Kavanaugh also ruled that there was no “right for unlawful immigrant minors in U.S. Government detention to obtain immediate abortion on demand,” although he based his decision in part on the theory that the delay in obtaining an abortion didn’t constitute an “undue burden” whereas his colleague Judge Karen LeCraft Henderson recognized the illegal immigrant had no right to abortion at all. Critics argue Kavanaugh should have joined the stronger opinion; defenders say he was merely operating within the framework that both sides of the suit agreed on.

Kavanaugh has also touched on the subject of Roe itself on a couple of occasions, but without presenting clear-cut proof of his legal position.

During his 2006 confirmation hearings to the D.C. Circuit, Kavanaugh testified that he “would follow Roe v. Wade faithfully and fully. That would be binding precedent of the court, it’s been decided by the Supreme Court.” He added that “it’s been reaffirmed many times, including in Planned Parenthood v. Casey,” and, “I don’t think it would be appropriate for me to give a personal view.”

Ed Whelan of the Ethics and Public Policy Center, a conservative legal analyst who favors overturning Roe, defended Kavanaugh on this point Tuesday by stressing that his comments “related entirely to” the role of a lower court judge bound to defer to higher courts, and “do not speak to [the] role of” a Supreme Court Justice.

As how Kavanaugh would rule on the highest court, perhaps the most encouraging evidence comes from a speech he delivered last year to the American Enterprise Institute on the legal philosophy of the late Chief Justice William Rehnquist, whom he called “my first judicial hero.”

“Rehnquist’s dissenting opinion [in Roe…] stated that under the Court’s precedents, any such unenumerated right had to be rooted in the traditions and conscience of our people,” Kavanaugh summarized. “Given the prevalence of abortion regulations both historically and at the time, Rehnquist said he could not reach such a conclusion about abortion.”
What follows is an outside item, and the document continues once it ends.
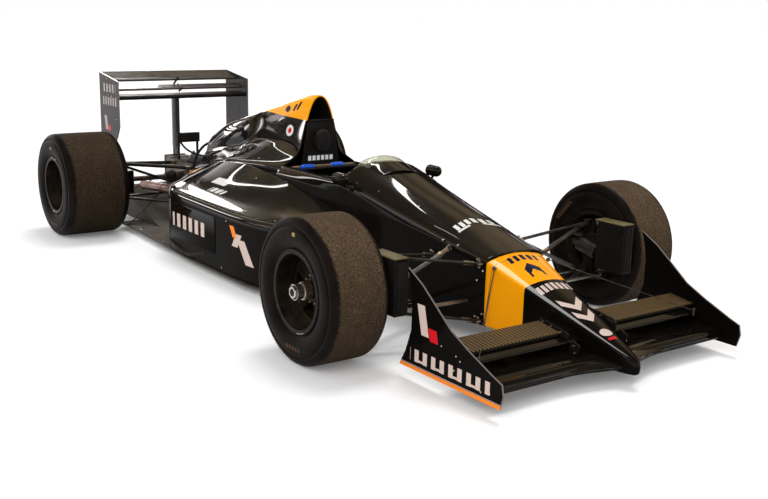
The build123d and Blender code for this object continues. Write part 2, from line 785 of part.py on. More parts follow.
def undertray():
    plan = [
        (-560, 250), (-760, 560), (-900, floor_half_width - 30), (-1150, floor_half_width),
        (-1800, floor_half_width), (-2640, 588), (-3010, 580), (-3010, diffuser_half_width),
    ]
    ahead = [(x, y, floor_z) for x, y in plan]
    behind = [(x, -y, floor_z) for x, y in reversed(plan)]
    tray = extrude(outline_face(ahead + behind), floor_thickness, dir=(0, 0, 1))
    tray -= block(diffuser_start, diffuser_end, -diffuser_half_width, diffuser_half_width, 0, 100)
    tray -= hull([ring(row[0], tub_half(row, -0.5)) for row in tub_table])
    high = floor_z + diffuser_rise
    ramp = [
        (diffuser_start + 1, floor_z), (diffuser_end, high),
        (diffuser_end, high + floor_thickness), (diffuser_start + 1, floor_z + floor_thickness),
    ]
    face = outline_face([(x, 0, z) for x, z in ramp])
    tray += extrude(face, diffuser_half_width + 1, dir=(0, 1, 0), both=True)
    fence = [
        (diffuser_start, floor_z), (diffuser_end, floor_z), (diffuser_end, high + 10),
        (diffuser_start, floor_z + floor_thickness),
    ]
    for y in (-diffuser_half_width, -150, 150, diffuser_half_width):
        tray += extrude(outline_face([(x, y, z) for x, z in fence]), 3, dir=(0, 1, 0), both=True)
    return tray


jack_z = 336.0
jack_radius = 14.0
jack_length = 44.0


def engine():
    low = floor_z + floor_thickness + piece_gap
    return block(tub_rear - piece_gap, engine_rear, -engine_half_width, engine_half_width, low, engine_top)


def gearbox_hull(grow):
    sections = [
        (engine_rear - piece_gap, 170, 60),
        (engine_rear - 220, gearbox_half_width, 110),
        (rear_axle - 160, gearbox_half_width, 178),
        (gearbox_rear, 70, 262),
    ]
    top = gearbox_top + grow
    return hull(
        [
            ring(x, [(0, low - grow), (w + grow, low - grow), (w + grow, top), (0, top)])
            for x, w, low in sections
        ]
    )


def gearbox():
    """Gearbox case with output flanges and the rear jacking pin on its tail."""
    body = gearbox_hull(0)
    for s in (-1, 1):
        y = s * (gearbox_half_width + 10)
        body += Pos(rear_axle, y, rear_axle_z) * Rot(90, 0, 0) * Cylinder(48, 20)
    pin_middle = gearbox_rear - jack_length / 2 + 1
    body += Pos(pin_middle, 0, jack_z) * Rot(0, 90, 0) * Cylinder(jack_radius, jack_length + 2)
    return body


exhaust_radius = 31.0
exhaust_wall = 3.0
port_z = 300.0
# Centres of each pipe's bends and its tail, on the left.
exhaust_route = [(engine_rear + 40, 236, port_z), (-2690, 232, 262), (-3190, 330, 246)]


def exhausts():
    pipes = []
    for s in (-1, 1):
        port = (engine_rear + 40, s * (engine_half_width + piece_gap), port_z)
        route = [port] + [(x, s * y, z) for x, y, z in exhaust_route]
        pipe = rod(route[0], route[1], exhaust_radius)
        for start, end in zip(route[1:], route[2:]):
            pipe += ball_at(start, exhaust_radius) + rod(start, end, exhaust_radius)
        bore_start = Vector(*route[-1]) + (Vector(*route[-2]) - Vector(*route[-1])) * 0.3
        bore_end = Vector(*route[-1]) + (Vector(*route[-1]) - Vector(*route[-2])) * 0.01
        pipe -= rod(tuple(bore_start), tuple(bore_end), exhaust_radius - exhaust_wall)
        pipes.append(pipe)
    return pipes


# Rear wing elements. Columns: leading x, leading z, trailing x, trailing z, thickness.
rear_x = rear_axle - rear_wing_reach
rear_elements = [
    (rear_x + 325, 842, rear_x + 155, 858, 26),
    (rear_x + 255, 893, rear_x + 120, 915, 16),
    (rear_x + 175, 950, rear_x + 4, rear_wing_height - 3, 18),
]


def rear_plane(row):
    inner = rear_wing_half_span - rear_plate_thickness / 2 - plate_gap
    return wing(*row, -inner, inner)


def rear_plate(side):
    edge = [
        (rear_x, rear_wing_height), (rear_x + 340, 958), (rear_x + 340, 652), (rear_x + 296, 580),
        (rear_x + 220, 500), (rear_x + 40, 500), (rear_x, 560),
    ]
    face = outline_face([(x, 0, z) for x, z in edge])
    plate = extrude(face, rear_plate_thickness / 2, dir=(0, 1, 0), both=True)
    return Pos(0, side * rear_wing_half_span, 0) * plate


def wing_post():
    post = block(rear_x + 128, rear_x + 200, -11, 11, gearbox_top + 0.3, 842)
    room = wing(*rear_elements[0], -40, 40)
    return (post - Pos(0, 0, -0.3) * room).solids().sort_by(Axis.Z)[0]


def rear_box():
    body = block(-3185, -3150, -84, 84, 530, 594)
    for y in (-72, 72):
        body += block(-3175, -3160, y - 6, y + 6, gearbox_top + 0.3, 532)
    return body


# ---------------------------------------------------------------- steering
def steering_rack():
    """Rack bar with a track rod at each end, ending in a ball above the steering arm."""
    bar = rod((rack_x, -150, track_rod_z), (rack_x, 150, track_rod_z), rack_radius)
    for s in (-1, 1):
        bar += rod((rack_x, s * 140, track_rod_z), (steering_arm, s * kingpin_y, track_rod_z), 8)
        bar += ball_at((steering_arm, s * kingpin_y, track_rod_z), rod_end_radius)
    return bar


def steering_wheel():
    plane = column_plane()
    grip = plane * Torus(120, 13)
    hub = extrude(plane * Circle(34), 24, both=True)
    spoke = extrude(plane * Rectangle(232, 30), 4, both=True)
    low = extrude(plane * Pos(0, -60, 0) * Rectangle(30, 116), 4, both=True)
    column = extrude(plane * Circle(column_radius), 400)
    return grip + hub + spoke + low + column


# ---------------------------------------------------------------- write every node
def build():
    sides = {"left": 1, "right": -1}
    keep("tub", tub())
    keep("cowl", cowl())
    keep("nose_cone", nose())
    keep("front_wing_main", *front_main())
    keep("front_wing_flaps", *front_flaps())
    keep("engine_cover", engine_cover())
    keep("headrest", headrest())
    keep("seat", seat())
    keep("windscreen", windscreen())
    keep("mirrors", *mirrors())
    keep("floor", undertray())
    keep("radiators", *[radiator(side) for side in sides.values()])
    keep("engine", engine())
    keep("gearbox", gearbox())
    keep("exhausts", *exhausts())
    keep("rear_wing_main", rear_plane(rear_elements[0]))
    keep("rear_wing_flaps", *[rear_plane(row) for row in rear_elements[1:]])
    keep("rear_wing_post", wing_post())
    keep("rear_cooler", rear_box())
    keep("steering_rack", steering_rack())
    keep("steering_wheel", steering_wheel())
    front_tyre = tyre(front_tyre_diameter, front_tyre_width)
    rear_tyre = tyre(rear_tyre_diameter, rear_tyre_width)
    for name, side in sides.items():
        keep(f"front_plate_{name}", front_plate(side))
        keep(f"side_pod_{name}", side_pod(side))
        keep(f"rear_plate_{name}", rear_plate(side))
        keep(f"front_suspension_{name}", front_suspension(side))
        keep(f"rear_suspension_{name}", rear_suspension(side))
        keep(f"front_upright_{name}", knuckle(side))
        keep(f"rear_upright_{name}", rear_upright(side))
        keep(f"driveshaft_{name}", driveshaft(side))
        keep(f"front_tyre_{name}", Pos(0, side * front_track / 2, front_axle_z) * front_tyre)
        keep(f"rear_tyre_{name}", Pos(rear_axle, side * rear_track / 2, rear_axle_z) * rear_tyre)
        keep(f"front_wheel_{name}", front_wheel(side))
        keep(f"rear_wheel_{name}", rear_wheel(side))


build()
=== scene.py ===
import json
import math

import bpy
from mathutils import Matrix, Vector


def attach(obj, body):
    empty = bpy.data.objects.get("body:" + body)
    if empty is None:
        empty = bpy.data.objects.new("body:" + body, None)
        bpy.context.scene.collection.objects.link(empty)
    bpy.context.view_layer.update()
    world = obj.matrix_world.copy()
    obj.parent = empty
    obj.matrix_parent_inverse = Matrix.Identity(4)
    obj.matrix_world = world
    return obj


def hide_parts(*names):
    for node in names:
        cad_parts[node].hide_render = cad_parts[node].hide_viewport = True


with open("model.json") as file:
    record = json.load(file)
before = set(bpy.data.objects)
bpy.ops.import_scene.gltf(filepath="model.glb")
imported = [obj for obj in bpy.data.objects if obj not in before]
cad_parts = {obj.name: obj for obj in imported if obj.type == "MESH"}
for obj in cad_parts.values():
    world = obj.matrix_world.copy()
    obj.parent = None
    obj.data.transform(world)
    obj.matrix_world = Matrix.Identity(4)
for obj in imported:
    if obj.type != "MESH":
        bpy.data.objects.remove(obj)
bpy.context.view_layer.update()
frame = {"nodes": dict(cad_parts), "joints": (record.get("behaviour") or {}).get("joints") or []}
nodes = frame["nodes"]
bpy.ops.object.select_all(action="DESELECT")

# Stations are in metres from the front axle line, forward of it being positive.
axleX = next(j["pos_m"][0] for j in frame["joints"] if j["name"] == "steer_left")
rearAxleX = next(j["pos_m"][0] for j in frame["joints"] if j["name"] == "rear_wheel_spin_left")
# the car's left is on +y
sides = {"left": 1, "right": -1}


def fromAxle(x, y, z):
    return Vector((axleX + x, y, z))


# ---- camera

cameraSetup = {
    "x": 3.5859, "y": -3.1508, "z": 1.4696, "yaw": 2.5155, "pitch": -0.2271, "roll": 0.022,
    "focalPixels": 1037.78, "frameWidth": 768, "sensor": 36, "clip": 200,
}


def addCamera(setup):
    forward = Vector((
        math.cos(setup["pitch"]) * math.cos(setup["yaw"]),
        math.cos(setup["pitch"]) * math.sin(setup["yaw"]),
        math.sin(setup["pitch"]),
    ))
    right = forward.cross(Vector((0, 0, 1))).normalized()
    up = right.cross(forward)
    cosRoll, sinRoll = math.cos(setup["roll"]), math.sin(setup["roll"])
    rolledRight = right * cosRoll + up * sinRoll
    rolledUp = up * cosRoll - right * sinRoll
    data = bpy.data.cameras.new("camera")
    camera = bpy.data.objects.new("camera", data)
    bpy.context.scene.collection.objects.link(camera)
    data.sensor_fit = "HORIZONTAL"
    data.sensor_width = setup["sensor"]
    data.lens = setup["focalPixels"] / setup["frameWidth"] * setup["sensor"]
    data.clip_end = setup["clip"]
    turn = Matrix((rolledRight, rolledUp, -forward)).transposed().to_4x4()
    camera.matrix_world = Matrix.Translation(fromAxle(setup["x"], setup["y"], setup["z"])) @ turn
    bpy.context.scene.camera = camera


addCamera(cameraSetup)
bpy.context.scene.view_settings.view_transform = "Standard"

# ---- shader helpers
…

“Justice Rehnquist was not successful in convincing a majority of the justices in the context of abortion either in Roe itself or in the later cases such as Casey, in the latter case perhaps because of stare decisis,” he continued. “But he was successful in stemming the general tide of freewheeling judicial creation of unenumerated rights that were not rooted in the nation’s history and tradition.”

While Kavanaugh was summarizing Rehnquist’s thinking and not explicitly adopting it as his own (nor did he say whether he interprets stare decisis to mean Roe should survive regardless of that critique), his summary of Roe as “freewheeling judicial creation of unenumerated rights” may be the clearest indicator yet that he thinks the case was wrongly decided.

While many in pro-life and conservative circles are celebrating Kavanaugh’s nomination, some suggest now is the time to scrutinize these and other ambiguities.

“I look forward to the process in the Senate, getting to know Judge Kavanaugh and his family better in coming months, and, hopefully, voting to confirm him to the Supreme Court in the fall,” Sen. Mike Lee, R-UT, said Monday evening, hopeful but not yet committing to confirmation.

“I’ll keep an open mind,” conservative commentator and former Reagan administration advisor Mark Levin wrote. “But the conservative senators on the Senate Judiciary Committee must use the confirmation hearing to ask him legitimate questions to verify his backers’ claims that he’s a textualist and originalist.”